O QUANTO SOMOS DEPENDENTES
       O compromisso com a macro-economia, da qual somos dependentes, porque somos uma neocolônia dos Estados Unidos, faz com que um atentado na corte seja considerado mais importante do que um atentado no distante Afeganistão ou um desastre na quase inimaginável China. Não dá também para desvincular todas estas questões com a formação do profissional da comunicação, cada vez mais tecnicista e menos humanista. Acabou-se o tempo em que jornalistas eram leitores vorazes e suspeitavam de tudo na mesma proporção exatamente porque liam de tudo.
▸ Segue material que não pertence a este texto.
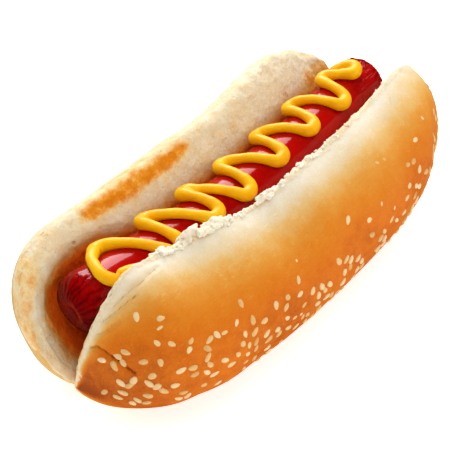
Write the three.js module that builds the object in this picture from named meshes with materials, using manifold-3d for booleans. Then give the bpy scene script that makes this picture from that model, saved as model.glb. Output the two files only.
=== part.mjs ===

Infelizmente, somos mais dependentes dos manuais técnicos do que dos livros.

NA CAVERNA DE PLATÃO
        Talvez este seja o momento de a mídia começar a debater com mais profundidade sobre seu papel e sua importância na formação de seus leitores, como já teve em algum momento na história, quando pautou-se pelo bom senso, quando foi combativa, e deu espaços a temas essenciais, quando tinha em seus quadros intelectuais de ponta. A impressão que tenho, depois de ter participado do debate, é que estamos de volta (ou nunca saímos) à caverna de Platão, assistindo a sombras crendo que elas são a realidade. Está na hora de o jornalismo começar a olhar mais para a realidade, menos para seu umbigo e seus espetáculos supostamente reais, como os tais “shows de realidade”, nome, aliás, que distorce  simbólica e propositadamente a semântica de uma palavra tão essencial, que é “realidade”.